• **Set exercise**
Exactly reproduce each line of the listing that follows.
※ ※ ※
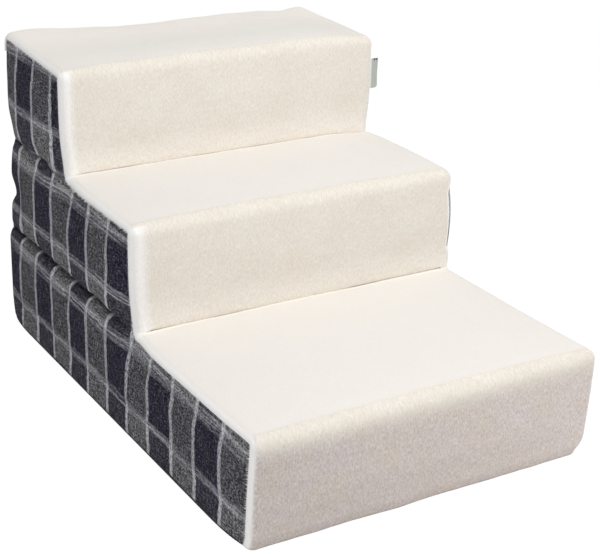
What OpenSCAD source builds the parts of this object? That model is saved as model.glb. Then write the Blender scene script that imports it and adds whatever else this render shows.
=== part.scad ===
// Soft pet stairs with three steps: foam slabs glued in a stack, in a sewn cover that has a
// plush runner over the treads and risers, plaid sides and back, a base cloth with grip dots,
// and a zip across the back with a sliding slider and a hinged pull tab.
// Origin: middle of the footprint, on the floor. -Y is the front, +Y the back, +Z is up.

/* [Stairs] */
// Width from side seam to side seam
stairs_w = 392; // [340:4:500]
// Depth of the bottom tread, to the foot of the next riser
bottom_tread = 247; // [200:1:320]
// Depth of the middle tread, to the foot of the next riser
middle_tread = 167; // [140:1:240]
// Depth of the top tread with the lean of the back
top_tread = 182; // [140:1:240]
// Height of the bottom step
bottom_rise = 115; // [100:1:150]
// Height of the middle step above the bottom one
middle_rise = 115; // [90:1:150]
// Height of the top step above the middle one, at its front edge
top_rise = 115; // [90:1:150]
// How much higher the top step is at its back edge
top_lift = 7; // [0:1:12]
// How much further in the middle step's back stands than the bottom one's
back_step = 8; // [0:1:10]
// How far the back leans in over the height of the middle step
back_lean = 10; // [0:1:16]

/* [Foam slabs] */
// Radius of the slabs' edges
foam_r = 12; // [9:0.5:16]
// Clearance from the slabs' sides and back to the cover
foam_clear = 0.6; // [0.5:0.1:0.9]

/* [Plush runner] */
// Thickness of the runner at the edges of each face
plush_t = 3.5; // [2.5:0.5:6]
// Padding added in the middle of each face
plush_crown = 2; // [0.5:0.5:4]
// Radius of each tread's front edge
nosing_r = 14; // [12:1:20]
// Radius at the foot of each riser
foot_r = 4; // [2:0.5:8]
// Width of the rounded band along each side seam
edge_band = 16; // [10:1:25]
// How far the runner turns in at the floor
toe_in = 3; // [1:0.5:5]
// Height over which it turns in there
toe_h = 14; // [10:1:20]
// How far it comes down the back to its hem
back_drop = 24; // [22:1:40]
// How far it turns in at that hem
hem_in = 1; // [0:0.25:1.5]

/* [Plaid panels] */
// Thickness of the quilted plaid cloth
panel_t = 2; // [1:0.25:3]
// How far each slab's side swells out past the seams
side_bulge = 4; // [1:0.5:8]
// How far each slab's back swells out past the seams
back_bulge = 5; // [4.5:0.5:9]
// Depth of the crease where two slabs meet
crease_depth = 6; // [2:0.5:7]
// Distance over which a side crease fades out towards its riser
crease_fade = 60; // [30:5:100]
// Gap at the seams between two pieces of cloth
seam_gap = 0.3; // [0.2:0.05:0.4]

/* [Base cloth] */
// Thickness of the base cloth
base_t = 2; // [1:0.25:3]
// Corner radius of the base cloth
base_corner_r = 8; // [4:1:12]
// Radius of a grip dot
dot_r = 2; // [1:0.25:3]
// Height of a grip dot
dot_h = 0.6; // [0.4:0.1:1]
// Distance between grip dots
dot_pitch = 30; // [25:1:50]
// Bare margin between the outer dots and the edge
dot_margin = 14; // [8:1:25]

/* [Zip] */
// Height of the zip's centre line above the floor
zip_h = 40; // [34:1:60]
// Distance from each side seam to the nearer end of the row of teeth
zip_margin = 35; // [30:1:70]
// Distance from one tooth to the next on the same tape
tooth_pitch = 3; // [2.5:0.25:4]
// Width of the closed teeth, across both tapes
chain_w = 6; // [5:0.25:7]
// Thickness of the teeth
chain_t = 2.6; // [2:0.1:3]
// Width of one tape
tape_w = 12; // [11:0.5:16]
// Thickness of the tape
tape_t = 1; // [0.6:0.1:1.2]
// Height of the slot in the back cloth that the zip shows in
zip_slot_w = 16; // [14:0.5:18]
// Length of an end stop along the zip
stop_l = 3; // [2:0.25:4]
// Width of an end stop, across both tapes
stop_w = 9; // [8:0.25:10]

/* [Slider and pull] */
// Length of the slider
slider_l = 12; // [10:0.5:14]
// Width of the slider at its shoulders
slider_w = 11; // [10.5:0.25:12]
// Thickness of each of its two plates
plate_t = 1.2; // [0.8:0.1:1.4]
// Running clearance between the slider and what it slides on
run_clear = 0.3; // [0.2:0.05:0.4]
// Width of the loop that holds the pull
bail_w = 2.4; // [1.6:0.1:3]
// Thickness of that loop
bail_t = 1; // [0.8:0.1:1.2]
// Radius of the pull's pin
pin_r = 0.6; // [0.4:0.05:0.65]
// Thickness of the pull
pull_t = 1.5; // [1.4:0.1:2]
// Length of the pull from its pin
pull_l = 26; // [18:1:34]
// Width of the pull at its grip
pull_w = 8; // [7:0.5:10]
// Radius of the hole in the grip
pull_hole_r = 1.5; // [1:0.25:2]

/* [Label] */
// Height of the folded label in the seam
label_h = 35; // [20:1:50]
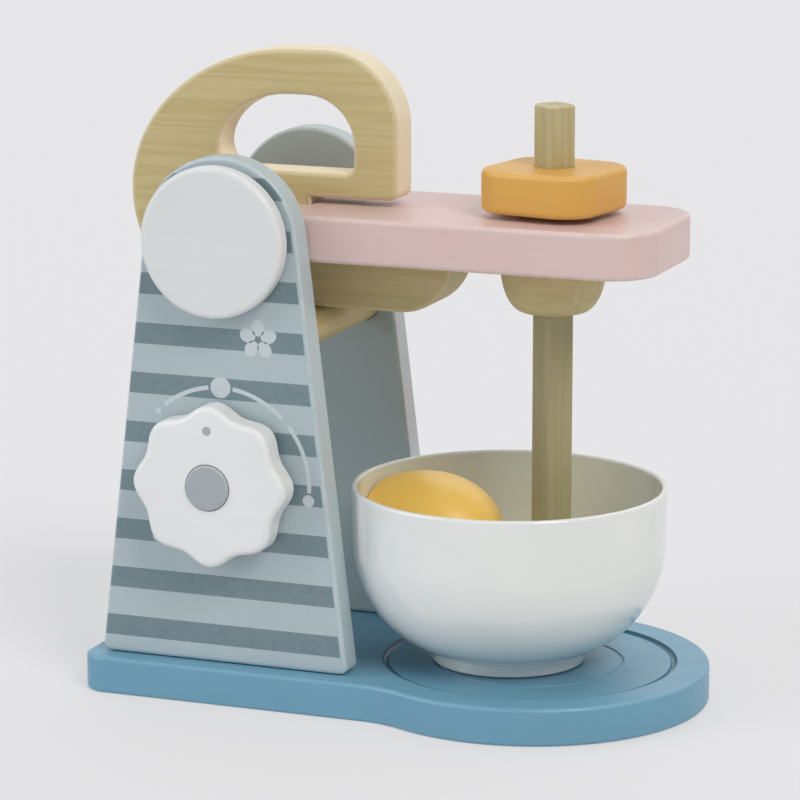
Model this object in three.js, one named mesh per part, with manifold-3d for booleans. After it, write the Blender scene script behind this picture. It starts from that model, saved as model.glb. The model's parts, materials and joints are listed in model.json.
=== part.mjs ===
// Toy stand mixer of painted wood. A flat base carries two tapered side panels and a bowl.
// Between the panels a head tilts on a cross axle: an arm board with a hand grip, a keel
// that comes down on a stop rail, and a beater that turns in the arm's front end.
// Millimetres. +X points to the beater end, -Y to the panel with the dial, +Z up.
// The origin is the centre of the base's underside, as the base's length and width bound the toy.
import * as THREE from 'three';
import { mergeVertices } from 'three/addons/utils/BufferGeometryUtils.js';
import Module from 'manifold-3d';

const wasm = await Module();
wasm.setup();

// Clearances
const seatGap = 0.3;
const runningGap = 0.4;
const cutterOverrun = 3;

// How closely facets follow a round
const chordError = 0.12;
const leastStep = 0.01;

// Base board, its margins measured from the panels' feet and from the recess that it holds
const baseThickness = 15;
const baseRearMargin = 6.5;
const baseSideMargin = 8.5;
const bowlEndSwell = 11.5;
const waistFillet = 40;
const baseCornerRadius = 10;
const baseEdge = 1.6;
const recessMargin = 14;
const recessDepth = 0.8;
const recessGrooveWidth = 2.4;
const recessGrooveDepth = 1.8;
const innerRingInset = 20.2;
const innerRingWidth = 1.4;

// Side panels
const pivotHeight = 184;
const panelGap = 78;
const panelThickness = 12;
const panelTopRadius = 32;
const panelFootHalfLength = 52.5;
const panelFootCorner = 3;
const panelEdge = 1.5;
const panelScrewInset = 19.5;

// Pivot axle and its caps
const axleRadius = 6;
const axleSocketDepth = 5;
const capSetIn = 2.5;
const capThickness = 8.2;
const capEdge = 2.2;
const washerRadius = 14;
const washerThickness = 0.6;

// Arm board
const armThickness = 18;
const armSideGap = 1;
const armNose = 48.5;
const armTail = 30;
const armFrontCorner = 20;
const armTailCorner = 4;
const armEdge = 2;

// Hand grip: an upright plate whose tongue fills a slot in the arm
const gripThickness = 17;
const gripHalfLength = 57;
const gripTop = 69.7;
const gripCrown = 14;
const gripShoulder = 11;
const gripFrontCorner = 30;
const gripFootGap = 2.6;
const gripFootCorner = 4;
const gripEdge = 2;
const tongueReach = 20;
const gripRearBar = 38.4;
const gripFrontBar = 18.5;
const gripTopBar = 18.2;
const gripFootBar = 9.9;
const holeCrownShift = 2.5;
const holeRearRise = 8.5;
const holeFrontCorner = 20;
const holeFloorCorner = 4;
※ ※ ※
• **Task answer**
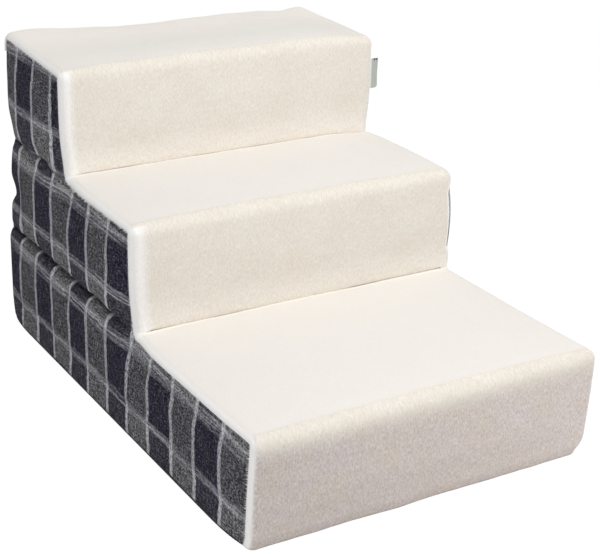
What OpenSCAD source builds the parts of this object? That model is saved as model.glb. Then write the Blender scene script that imports it and adds whatever else this render shows.
=== part.scad ===
// Soft pet stairs with three steps: foam slabs glued in a stack, in a sewn cover that has a
// plush runner over the treads and risers, plaid sides and back, a base cloth with grip dots,
// and a zip across the back with a sliding slider and a hinged pull tab.
// Origin: middle of the footprint, on the floor. -Y is the front, +Y the back, +Z is up.

/* [Stairs] */
// Width from side seam to side seam
stairs_w = 392; // [340:4:500]
// Depth of the bottom tread, to the foot of the next riser
bottom_tread = 247; // [200:1:320]
// Depth of the middle tread, to the foot of the next riser
middle_tread = 167; // [140:1:240]
// Depth of the top tread with the lean of the back
top_tread = 182; // [140:1:240]
// Height of the bottom step
bottom_rise = 115; // [100:1:150]
// Height of the middle step above the bottom one
middle_rise = 115; // [90:1:150]
// Height of the top step above the middle one, at its front edge
top_rise = 115; // [90:1:150]
// How much higher the top step is at its back edge
top_lift = 7; // [0:1:12]
// How much further in the middle step's back stands than the bottom one's
back_step = 8; // [0:1:10]
// How far the back leans in over the height of the middle step
back_lean = 10; // [0:1:16]

/* [Foam slabs] */
// Radius of the slabs' edges
foam_r = 12; // [9:0.5:16]
// Clearance from the slabs' sides and back to the cover
foam_clear = 0.6; // [0.5:0.1:0.9]

/* [Plush runner] */
// Thickness of the runner at the edges of each face
plush_t = 3.5; // [2.5:0.5:6]
// Padding added in the middle of each face
plush_crown = 2; // [0.5:0.5:4]
// Radius of each tread's front edge
nosing_r = 14; // [12:1:20]
// Radius at the foot of each riser
foot_r = 4; // [2:0.5:8]
// Width of the rounded band along each side seam
edge_band = 16; // [10:1:25]
// How far the runner turns in at the floor
toe_in = 3; // [1:0.5:5]
// Height over which it turns in there
toe_h = 14; // [10:1:20]
// How far it comes down the back to its hem
back_drop = 24; // [22:1:40]
// How far it turns in at that hem
hem_in = 1; // [0:0.25:1.5]

/* [Plaid panels] */
// Thickness of the quilted plaid cloth
panel_t = 2; // [1:0.25:3]
// How far each slab's side swells out past the seams
side_bulge = 4; // [1:0.5:8]
// How far each slab's back swells out past the seams
back_bulge = 5; // [4.5:0.5:9]
// Depth of the crease where two slabs meet
crease_depth = 6; // [2:0.5:7]
// Distance over which a side crease fades out towards its riser
crease_fade = 60; // [30:5:100]
// Gap at the seams between two pieces of cloth
seam_gap = 0.3; // [0.2:0.05:0.4]

/* [Base cloth] */
// Thickness of the base cloth
base_t = 2; // [1:0.25:3]
// Corner radius of the base cloth
base_corner_r = 8; // [4:1:12]
// Radius of a grip dot
dot_r = 2; // [1:0.25:3]
// Height of a grip dot
dot_h = 0.6; // [0.4:0.1:1]
// Distance between grip dots
dot_pitch = 30; // [25:1:50]
// Bare margin between the outer dots and the edge
dot_margin = 14; // [8:1:25]

/* [Zip] */
// Height of the zip's centre line above the floor
zip_h = 40; // [34:1:60]
// Distance from each side seam to the nearer end of the row of teeth
zip_margin = 35; // [30:1:70]
// Distance from one tooth to the next on the same tape
tooth_pitch = 3; // [2.5:0.25:4]
// Width of the closed teeth, across both tapes
chain_w = 6; // [5:0.25:7]
// Thickness of the teeth
chain_t = 2.6; // [2:0.1:3]
// Width of one tape
tape_w = 12; // [11:0.5:16]
// Thickness of the tape
tape_t = 1; // [0.6:0.1:1.2]
// Height of the slot in the back cloth that the zip shows in
zip_slot_w = 16; // [14:0.5:18]
// Length of an end stop along the zip
stop_l = 3; // [2:0.25:4]
// Width of an end stop, across both tapes
stop_w = 9; // [8:0.25:10]

/* [Slider and pull] */
// Length of the slider
slider_l = 12; // [10:0.5:14]
// Width of the slider at its shoulders
slider_w = 11; // [10.5:0.25:12]
// Thickness of each of its two plates
plate_t = 1.2; // [0.8:0.1:1.4]
// Running clearance between the slider and what it slides on
run_clear = 0.3; // [0.2:0.05:0.4]
// Width of the loop that holds the pull
bail_w = 2.4; // [1.6:0.1:3]
// Thickness of that loop
bail_t = 1; // [0.8:0.1:1.2]
// Radius of the pull's pin
pin_r = 0.6; // [0.4:0.05:0.65]
// Thickness of the pull
pull_t = 1.5; // [1.4:0.1:2]
// Length of the pull from its pin
pull_l = 26; // [18:1:34]
// Width of the pull at its grip
pull_w = 8; // [7:0.5:10]
// Radius of the hole in the grip
pull_hole_r = 1.5; // [1:0.25:2]

/* [Label] */
// Height of the folded label in the seam
label_h = 35; // [20:1:50]
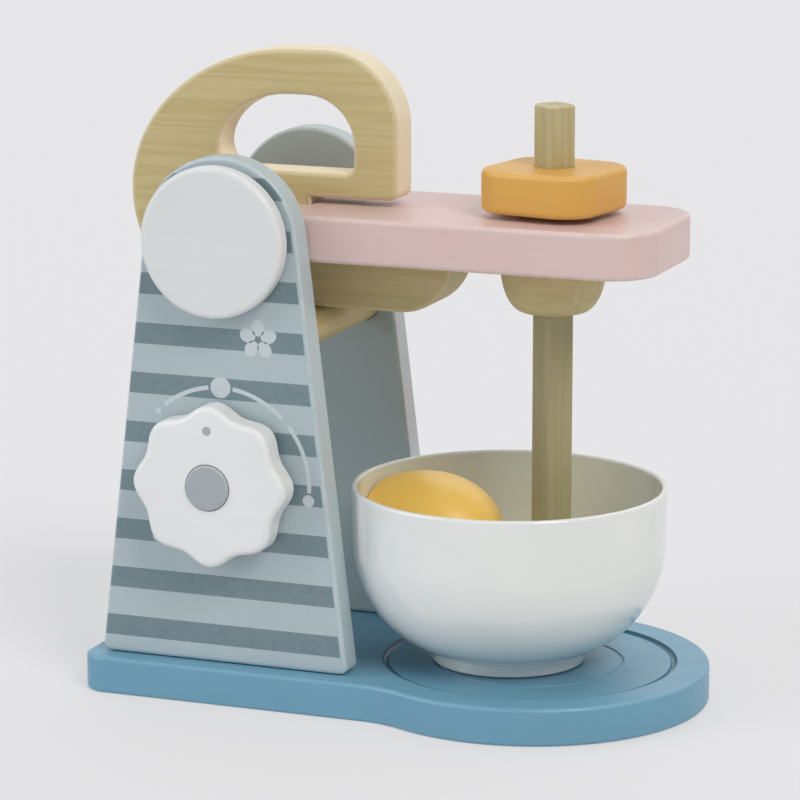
Model this object in three.js, one named mesh per part, with manifold-3d for booleans. After it, write the Blender scene script behind this picture. It starts from that model, saved as model.glb. The model's parts, materials and joints are listed in model.json.
=== part.mjs ===
// Toy stand mixer of painted wood. A flat base carries two tapered side panels and a bowl.
// Between the panels a head tilts on a cross axle: an arm board with a hand grip, a keel
// that comes down on a stop rail, and a beater that turns in the arm's front end.
// Millimetres. +X points to the beater end, -Y to the panel with the dial, +Z up.
// The origin is the centre of the base's underside, as the base's length and width bound the toy.
import * as THREE from 'three';
import { mergeVertices } from 'three/addons/utils/BufferGeometryUtils.js';
import Module from 'manifold-3d';

const wasm = await Module();
wasm.setup();

// Clearances
const seatGap = 0.3;
const runningGap = 0.4;
const cutterOverrun = 3;

// How closely facets follow a round
const chordError = 0.12;
const leastStep = 0.01;

// Base board, its margins measured from the panels' feet and from the recess that it holds
const baseThickness = 15;
const baseRearMargin = 6.5;
const baseSideMargin = 8.5;
const bowlEndSwell = 11.5;
const waistFillet = 40;
const baseCornerRadius = 10;
const baseEdge = 1.6;
const recessMargin = 14;
const recessDepth = 0.8;
const recessGrooveWidth = 2.4;
const recessGrooveDepth = 1.8;
const innerRingInset = 20.2;
const innerRingWidth = 1.4;

// Side panels
const pivotHeight = 184;
const panelGap = 78;
const panelThickness = 12;
const panelTopRadius = 32;
const panelFootHalfLength = 52.5;
const panelFootCorner = 3;
const panelEdge = 1.5;
const panelScrewInset = 19.5;

// Pivot axle and its caps
const axleRadius = 6;
const axleSocketDepth = 5;
const capSetIn = 2.5;
const capThickness = 8.2;
const capEdge = 2.2;
const washerRadius = 14;
const washerThickness = 0.6;

// Arm board
const armThickness = 18;
const armSideGap = 1;
const armNose = 48.5;
const armTail = 30;
const armFrontCorner = 20;
const armTailCorner = 4;
const armEdge = 2;

// Hand grip: an upright plate whose tongue fills a slot in the arm
const gripThickness = 17;
const gripHalfLength = 57;
const gripTop = 69.7;
const gripCrown = 14;
const gripShoulder = 11;
const gripFrontCorner = 30;
const gripFootGap = 2.6;
const gripFootCorner = 4;
const gripEdge = 2;
const tongueReach = 20;
const gripRearBar = 38.4;
const gripFrontBar = 18.5;
const gripTopBar = 18.2;
const gripFootBar = 9.9;
const holeCrownShift = 2.5;
const holeRearRise = 8.5;
const holeFrontCorner = 20;
const holeFloorCorner = 4;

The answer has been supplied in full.